C’était difficile de passer après Batman White Knight, monumental récit de Sean Murphy qui a su réinventer la guerre que se livrent le Joker et Batman, sans tomber de lamentables facilités tel un Geoff Johns et son misérable Trois Jokers. Non, White Knight apportait plus de profondeur et de malice à des personnages déjà iconiques, chose que prolonge admirablement Katana Collins avec son Batman White Knight : Harley Quinn. Sa fine écriture offre à la « vilaine » de DC un nouveau récit captivant, mêlant des thématiques sociales à une enquête tout droit tirée d’un roman policier, dans un univers qui tire partie de l’excentricité de son personnage sans en faire un animal de foire.
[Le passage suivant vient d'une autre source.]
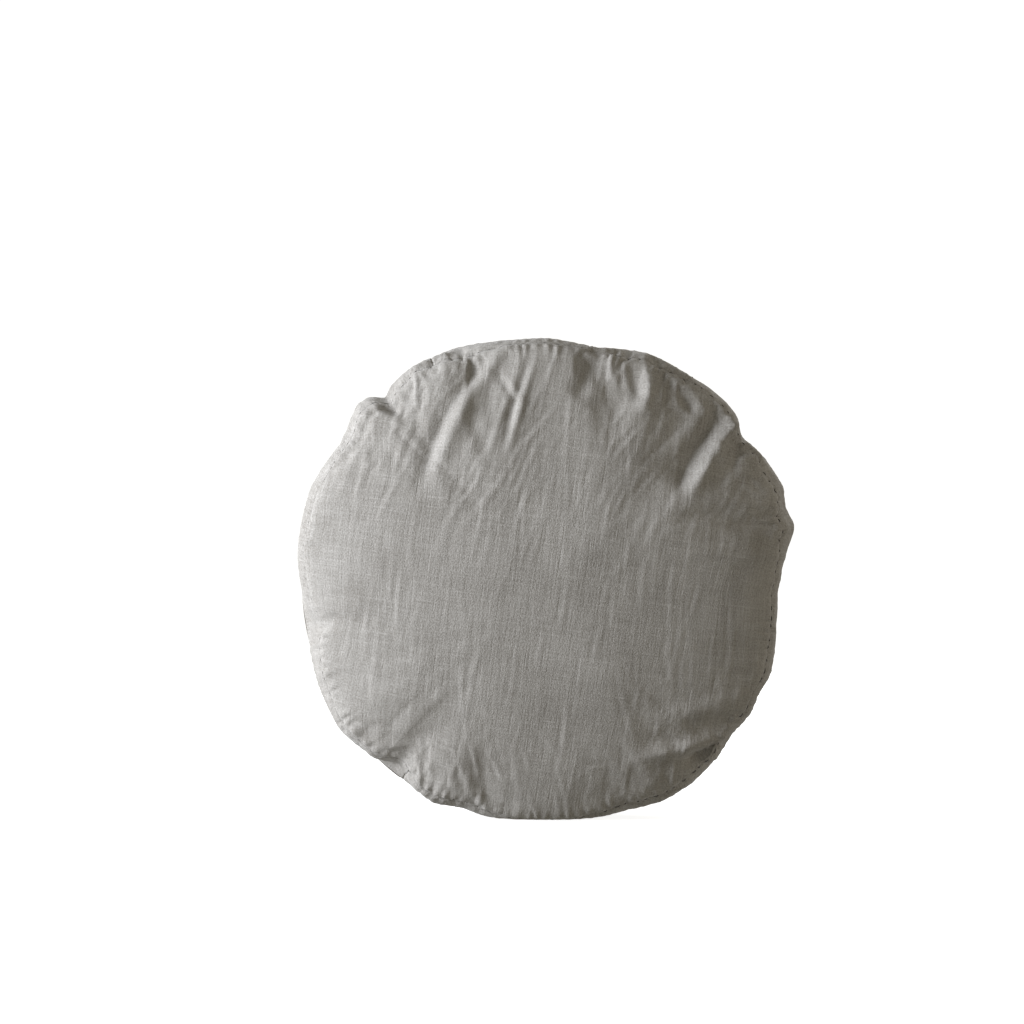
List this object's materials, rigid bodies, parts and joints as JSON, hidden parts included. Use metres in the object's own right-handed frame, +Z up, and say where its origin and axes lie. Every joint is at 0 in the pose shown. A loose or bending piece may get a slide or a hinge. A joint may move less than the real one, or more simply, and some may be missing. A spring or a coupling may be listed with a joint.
{
  "type": "floor cushion",
  "caption": "Round boxed linen floor cushion standing on its edge, with side band, hidden zip, inner case and fibre filling.",
  "frame": {"origin": "on the floor under the middle of the cushion, at the middle of its flat foot", "axes": "+Z up as the cushion stands on its edge, +Y out of the back round face, -Y out of the front round face, +X to the right seen from the front"},
  "size_m": [0.5998, 0.21, 0.582],
  "materials": {
    "linen": "matte",
    "thread": "matte",
    "zip_tape": "matte",
    "zip_coil": "satin",
    "zip_metal": "satin",
    "calico": "matte",
    "filling": "matte"
  },
  "bodies": {
    "cushion": {"front_panel": "linen", "back_panel": "linen", "side_band": "linen", "zip_strip_front": "linen", "zip_strip_back": "linen", "front_seam_thread": "thread", "back_seam_thread": "thread", "zip_topstitch_front": "thread", "zip_topstitch_back": "thread", "zip_tape_front": "zip_tape", "zip_tape_back": "zip_tape", "zip_coil_front": "zip_coil", "zip_coil_back": "zip_coil", "zip_stop_closed_end": "zip_metal", "zip_stop_open_end": "zip_metal", "inner_case_front": "calico", "inner_case_back": "calico", "inner_case_band": "calico", "inner_seam_thread_front": "calico", "inner_seam_thread_back": "calico", "fibre_filling": "filling"},
    "zip_slider": {"zip_slider_body": "zip_metal"},
    "zip_pull": {"zip_pull_tab": "zip_metal"}
  },
  "joints": [
    {"name": "zip_travel", "type": "hinge", "parent": "cushion", "child": "zip_slider", "pos_m": [0, 0, 0.282], "axis": [0, -1, 0], "range_deg": [0, 111.3]},
    {"name": "pull_swing", "type": "hinge", "parent": "zip_slider", "child": "zip_pull", "pos_m": [-0.147, 0.03969, 0.53836], "axis": [0.1581, 0.9481, -0.2757], "range_deg": [0, 165]}
  ]
}
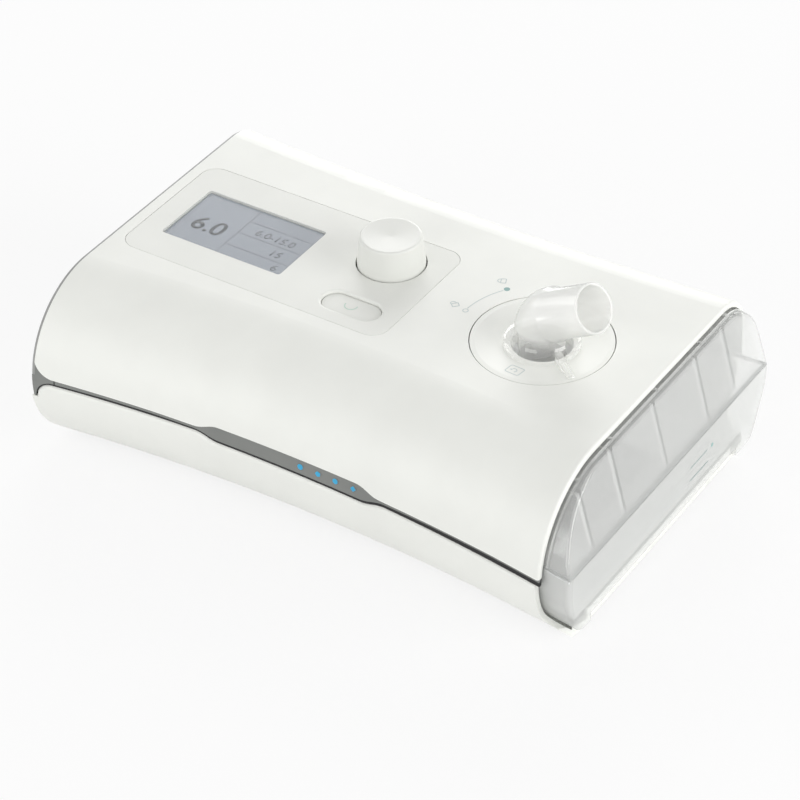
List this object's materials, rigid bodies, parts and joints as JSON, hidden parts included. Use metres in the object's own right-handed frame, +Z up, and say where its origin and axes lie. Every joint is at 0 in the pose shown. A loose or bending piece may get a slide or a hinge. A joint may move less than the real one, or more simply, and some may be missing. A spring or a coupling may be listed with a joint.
{
  "type": "cpap machine",
  "caption": "Bedside CPAP machine with waisted white casing, display, press-and-turn knob, confirm button, clear turning outlet elbow and clear slide-out humidifier tank.",
  "frame": {"origin": "on the table under the middle of the casing's length and depth", "axes": "+X along the length towards the humidifier tank, -Y the front with the lights, +Z up"},
  "size_m": [0.274, 0.1792, 0.1179],
  "materials": {
    "white_abs": "satin moulded ABS",
    "panel_white": "fine satin insert",
    "cap_grey": "satin moulded ABS",
    "trim_grey": "smoked gloss strip",
    "light_lens": "tinted light pipe",
    "window_clear": "clear acrylic window",
    "display_grey": "LCD glass in a frame",
    "clear_pc": "clear polycarbonate",
    "silicone": "soft silicone",
    "foot_rubber": "moulded rubber",
    "steel": "bright steel",
    "aluminium_plate": "anodised plate",
    "board_green": "fibreglass board",
    "component_black": "moulded component",
    "blower_grey": "glass filled nylon",
    "foam": "open cell foam",
    "frame_white": "moulded liner"
  },
  "bodies": {
    "casing": {"upper_shell": "white_abs", "lower_shell": "white_abs", "left_end_cap": "cap_grey", "front_trim": "trim_grey", "trim_seal": "foot_rubber", "indicator_lights": "light_lens", "control_panel": "panel_white", "display_window": "window_clear", "display_module": "display_grey", "feet": "foot_rubber", "case_screws": "steel", "encoder_body": "component_black", "button_switch": "component_black", "main_board": "board_green", "board_chips": "component_black", "pressure_sensor": "component_black", "io_board": "board_green", "power_socket": "component_black", "card_socket": "steel", "air_filter": "foam", "intake_muffler": "frame_white", "sound_foam": "foam", "blower_housing": "blower_grey", "blower_cover": "blower_grey", "motor": "steel", "blower_mounts": "silicone", "air_duct": "silicone", "port_seal": "silicone", "bay_frame": "frame_white"},
    "encoder": {"encoder_rotor": "component_black"},
    "knob": {"knob": "white_abs", "encoder_shaft": "steel"},
    "button": {"confirm_button": "panel_white"},
    "blower_rotor": {"impeller": "blower_grey", "motor_shaft": "steel"},
    "outlet": {"outlet_disc": "white_abs", "disc_clip": "frame_white", "outlet_elbow": "clear_pc", "elbow_seal": "silicone"},
    "tank": {"tank_tub": "clear_pc", "tank_lid": "clear_pc", "tank_gasket": "silicone", "tank_heat_plate": "steel", "lid_hinge_pin": "steel"},
    "heater": {"heater_plate": "aluminium_plate", "heater_springs": "steel"},
    "filter_door": {"filter_cover": "white_abs"},
    "card": {"memory_card": "component_black"}
  },
  "joints": [
    {"name": "knob_turn", "type": "hinge", "parent": "casing", "child": "encoder", "pos_m": [-0.017, 0.0202, 0.07], "axis": [0, 0, 1], "continuous": true},
    {"name": "knob_press", "type": "slide", "parent": "encoder", "child": "knob", "axis": [0, 0, -1], "range_m": [0, 0.001], "stiffness_N_per_m": 3000, "springref_m": -0.0006},
    {"name": "confirm_press", "type": "slide", "parent": "casing", "child": "button", "axis": [0, 0, -1], "range_m": [0, 0.0009], "stiffness_N_per_m": 1500, "springref_m": -0.0006},
    {"name": "blower_spin", "type": "hinge", "parent": "casing", "child": "blower_rotor", "pos_m": [-0.048, 0.002, 0.045], "axis": [0, 0, 1], "continuous": true},
    {"name": "outlet_turn", "type": "hinge", "parent": "casing", "child": "outlet", "pos_m": [0.0686, 0.0061, 0.0755], "axis": [0, 0, 1], "range_deg": [0, 36]},
    {"name": "tank_slide", "type": "slide", "parent": "casing", "child": "tank", "axis": [1, 0, 0], "range_m": [0, 0.12]},
    {"name": "heater_float", "type": "slide", "parent": "casing", "child": "heater", "axis": [0, 0, -1], "range_m": [0, 0.0015], "stiffness_N_per_m": 2500, "springref_m": -0.0012},
    {"name": "filter_pull", "type": "slide", "parent": "casing", "child": "filter_door", "axis": [0, 1, 0], "range_m": [0, 0.03]},
    {"name": "card_slide", "type": "slide", "parent": "casing", "child": "card", "axis": [0, 1, 0], "range_m": [0, 0.034]}
  ]
}
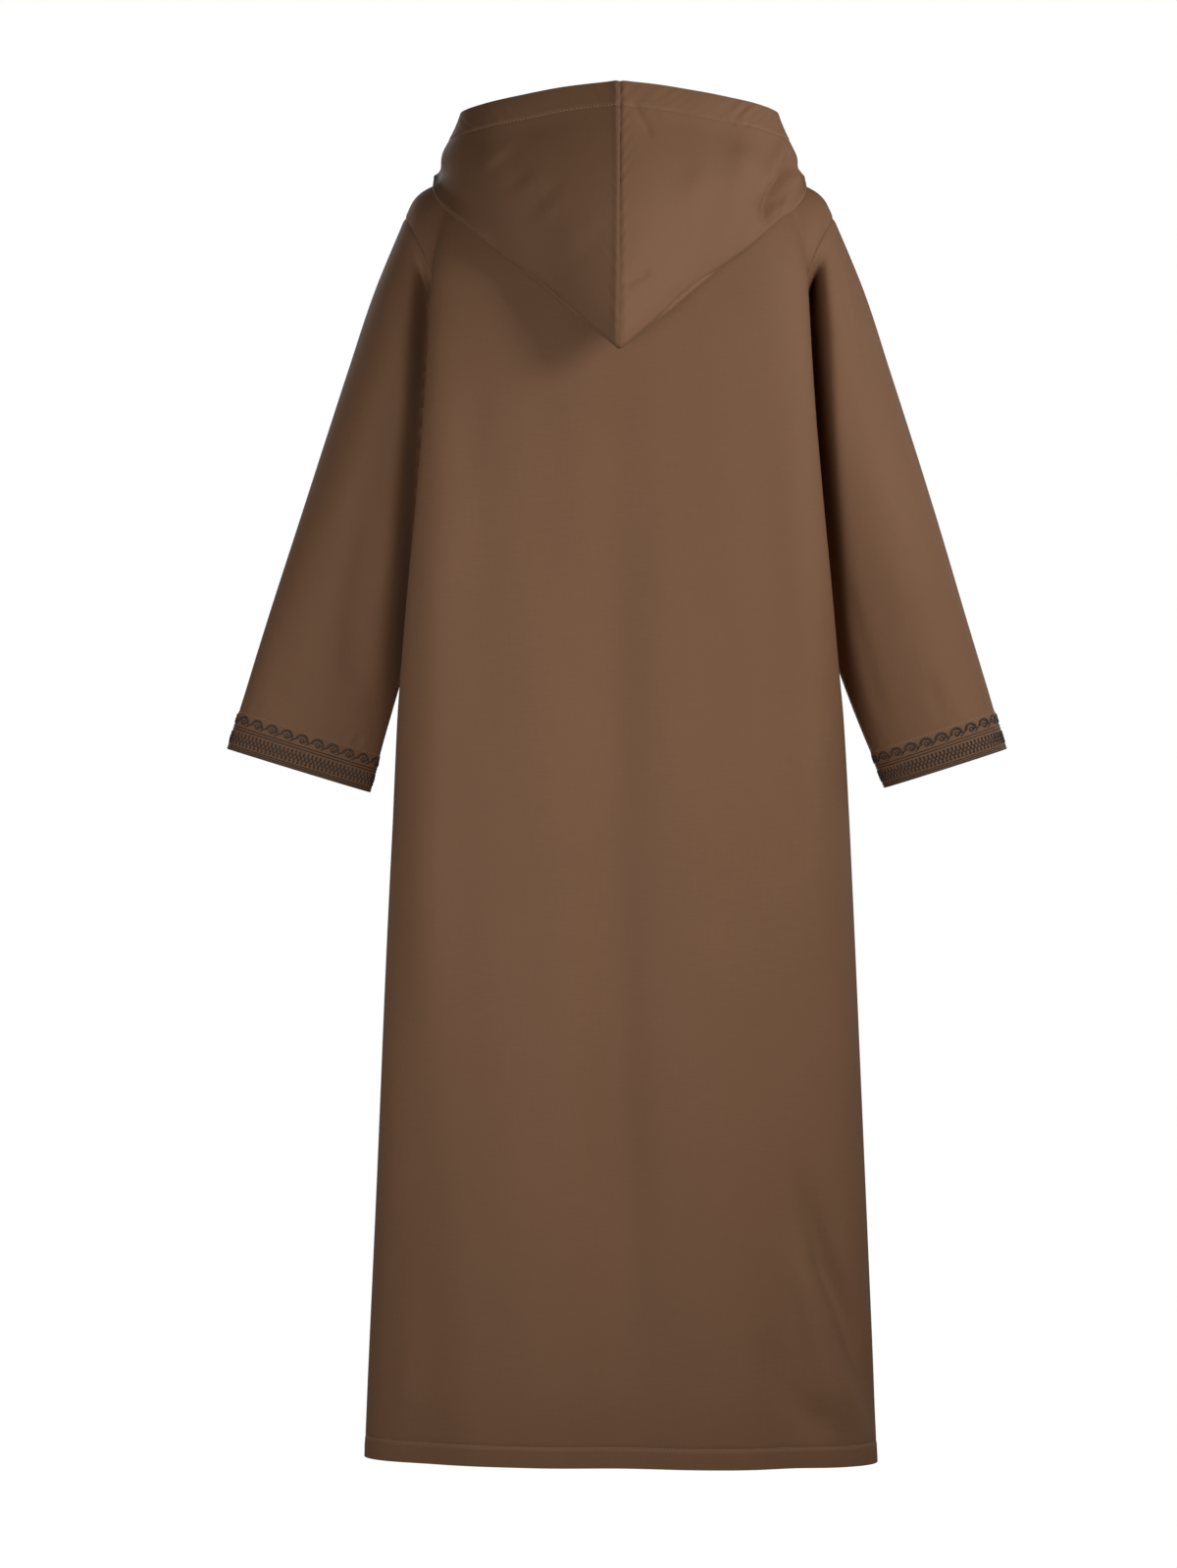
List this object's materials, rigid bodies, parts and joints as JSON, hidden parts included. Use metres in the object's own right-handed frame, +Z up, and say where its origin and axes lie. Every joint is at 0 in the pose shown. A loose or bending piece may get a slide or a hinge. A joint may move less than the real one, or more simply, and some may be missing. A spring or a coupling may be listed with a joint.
{
  "type": "hooded djellaba robe, worn shape with no wearer",
  "caption": "Long plain hooded robe with straight sleeves and embroidered cuffs, filled out as if worn, with its hood down the back.",
  "frame": {"origin": "midway between the two high points of the shoulders, beside the neck, where the robe hangs from its wearer or stand", "axes": "+Z up; the wearer would face -Y, so the hood lies on +Y; +X is the wearer's left"},
  "size_m": [0.8487, 0.3127, 1.4701],
  "materials": {
    "back_panel": "brown plain-woven cloth",
    "front_panel": "brown plain-woven cloth",
    "sleeve_left": "brown plain-woven cloth",
    "sleeve_right": "brown plain-woven cloth",
    "hood_left": "brown plain-woven cloth",
    "hood_right": "brown plain-woven cloth",
    "cuff_band_left": "cloth covered in dark corded embroidery",
    "cuff_band_right": "cloth covered in dark corded embroidery"
  },
  "bodies": {
    "root": {"back_panel": "back_panel", "front_panel": "front_panel", "sleeve_left": "sleeve_left", "sleeve_right": "sleeve_right", "hood_left": "hood_left", "hood_right": "hood_right", "cuff_band_left": "cuff_band_left", "cuff_band_right": "cuff_band_right"}
  },
  "joints": []
}
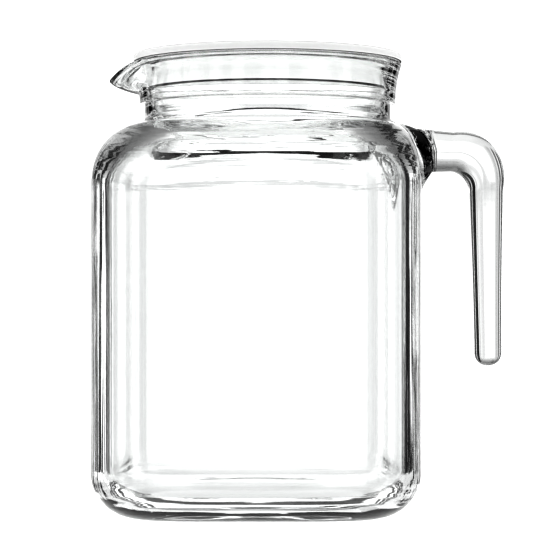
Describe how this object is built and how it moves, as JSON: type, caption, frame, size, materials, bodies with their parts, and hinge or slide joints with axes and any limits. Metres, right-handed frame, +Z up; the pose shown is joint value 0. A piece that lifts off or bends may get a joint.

Plus fort encore, ce récit complet en un tome s’adresse autant aux personnes qui ont lues White Knight, approfondissant ses thématiques et conséquences, qu’aux personnes qui ne l’ont pas fait (et qui risquent d’avoir très envie de le lire après ce récit) en reprenant bien les événements qui ont eu lieu précédemment et en installant son contexte de manière claire.
- Batman White Knight : Harley Quinn est disponible en librairie depuis le 12 novembre 2021. Le comics est également disponible en version noir et blanc depuis le 3 décembre 2021.